In the PCU, I'm using “unpredictable” in a specific computer-science sense; I'm saying that a computation is unpredictable if there's no fast shortcut way to predict its outcomes. If a computation is unpredictable and you want to know what state it'll be in after, say, a million steps, you pretty much have to crunch out those million steps to find out what's going to happen.
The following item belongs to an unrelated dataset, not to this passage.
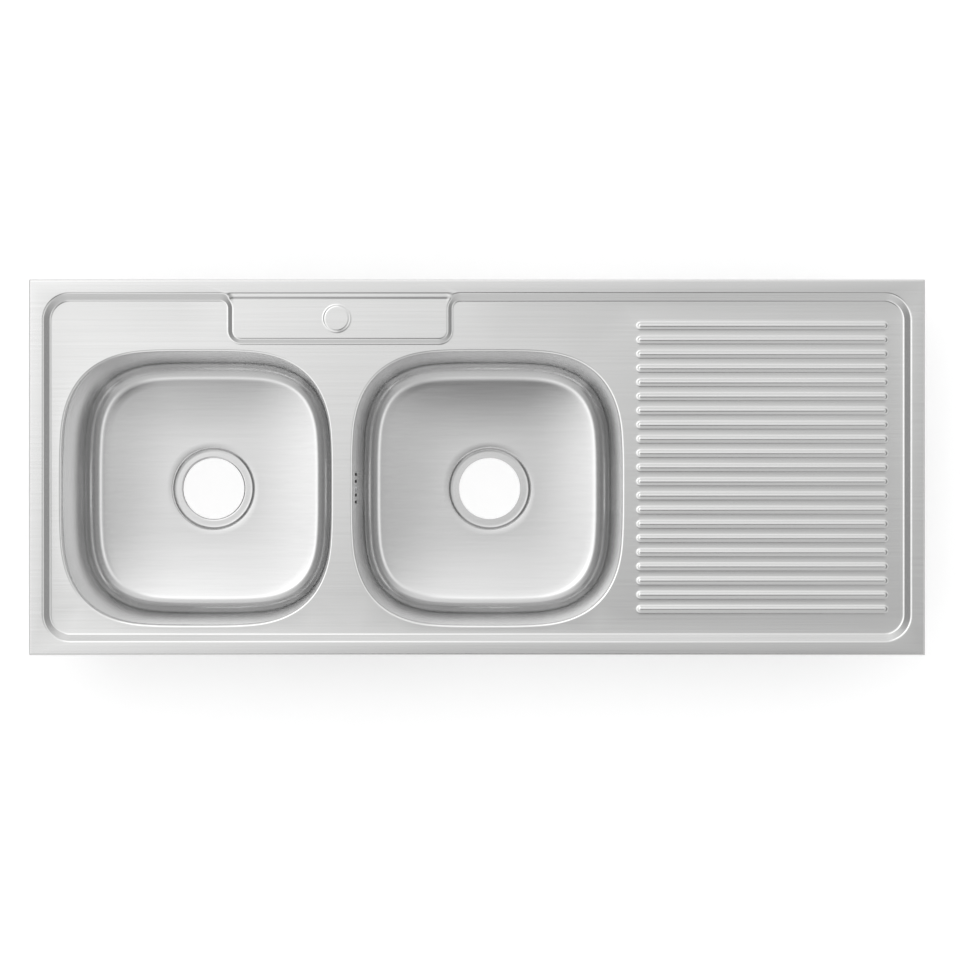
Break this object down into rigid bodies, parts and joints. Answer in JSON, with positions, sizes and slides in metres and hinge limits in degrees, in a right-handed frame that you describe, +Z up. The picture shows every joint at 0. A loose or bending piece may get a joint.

Traditional science is all about finding shortcuts. Physics 101 teaches students to use Newton's laws to predict how far a cannonball will travel when shot into the air at a certain angle and with a certain muzzle-velocity. But, as I mentioned above, in the case of a real object moving through the air, if we want to get full accuracy in describing the object's motions, we need to take the turbulent flow of air into account. At least at certain velocities, flowing fluids are known to produce computationally complex patterns—think of the bumps and ripples that move back and forth along the lip of a waterfall, or of eddies of milk stirred into coffee. So an earthly object's motion will often be carrying out a gnarly computation, and these computations are unpredictable—meaning that the only certain way to get a really detailed prediction of an artillery shell's trajectory through the air is to simulate the motion every step of the way. The computation performed by the physical motion is unpredictable in the sense of not being reducible to a quick shortcut method. (By the way, simulating trajectories was the very purpose for which the U.S. funded the first electronic computer, ENIAC, in 1946, the same year in which I was born.)